Cell-free oxidized hemoglobin drives reactive oxygen species production and pro-inflammation in an immature primary rat mixed glial cell culture

Authors: Alex Adusei Agyemang, Suvi Vallius Kvist, Nathan Brinkman, Thomas Gentinetta, Miriam Illa, Niklas Ortenlöf, Bo Holmqvist, David Ley, Magnus Gram


Background: Germinal matrix intraventricular hemorrhage (GM-IVH) is associated with deposition of redox active cell-free hemoglobin (Hb), derived from hemorrhagic cerebrospinal fluid (CSF), in the cerebrum and cerebellum. In a recent study, using a preterm rabbit pup model of IVH, intraventricularly administered haptoglobin (Hp), a cell-free Hb scavenger, partially reversed the damaging effects observed following IVH. Together, this suggests that cell-free Hb is central in the pathophysiology of the injury to the immature brain following GM-IVH. An increased understanding of the causal pathways and metabolites involved in eliciting the damaging response following hemorrhage is essential for the continued development and implementation of neuroprotective treatments of GM-IVH in preterm infant.

Methods: We exposed immature primary rat mixed glial cells to hemorrhagic CSF obtained from preterm human infants with IVH (containing a mixture of Hb-metabolites) or to a range of pure Hb-metabolites, incl. oxidized Hb (mainly metHb with iron in Fe3+), oxyHb (mainly Fe2+), or low equivalents of heme, with or without co-administration with human Hp (a mixture of isotype 2-2/2-1). Following exposure, cellular response, reactive oxygen species (ROS) generation, secretion and expression of pro-inflammatory cytokines and oxidative markers were evaluated.

Results: Exposure of the glial cells to hemorrhagic CSF as well as oxidized Hb, but not oxyHb, resulted in a significantly increased rate of ROS production that positively correlated with the rate of production of pro-inflammatory and oxidative markers. Congruently, exposure to oxidized Hb caused a disintegration of the polygonal cytoskeletal structure of the glial cells in addition to upregulation of F-actin proteins in microglial cells. Co-administration of Hp partially reversed the damaging response of hemorrhagic CSF and oxidized Hb.

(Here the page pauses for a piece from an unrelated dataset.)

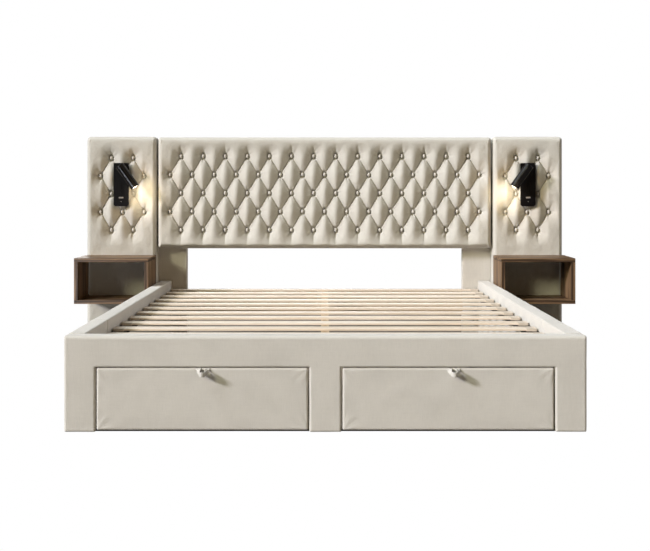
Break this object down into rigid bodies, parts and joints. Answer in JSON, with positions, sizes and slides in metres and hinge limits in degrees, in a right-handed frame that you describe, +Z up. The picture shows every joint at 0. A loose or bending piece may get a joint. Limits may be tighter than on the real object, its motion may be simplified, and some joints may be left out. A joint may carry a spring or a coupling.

Conclusion: Exposure of mixed glial cells to oxidized Hb initiates a pro-inflammatory and oxidative response with cytoskeletal disintegration. Early administration of Hp, aiming to minimize the spontaneous autoxidation of cell-free oxyHb and liberation of heme, may provide a therapeutic benefit in preterm infant with GM-IVH.

Keywords: Haptoglobin; Hemoglobin metabolites; Hemorrhagic cerebrospinal fluid; Intraventricular hemorrhage; Mixed glial cells; Redox.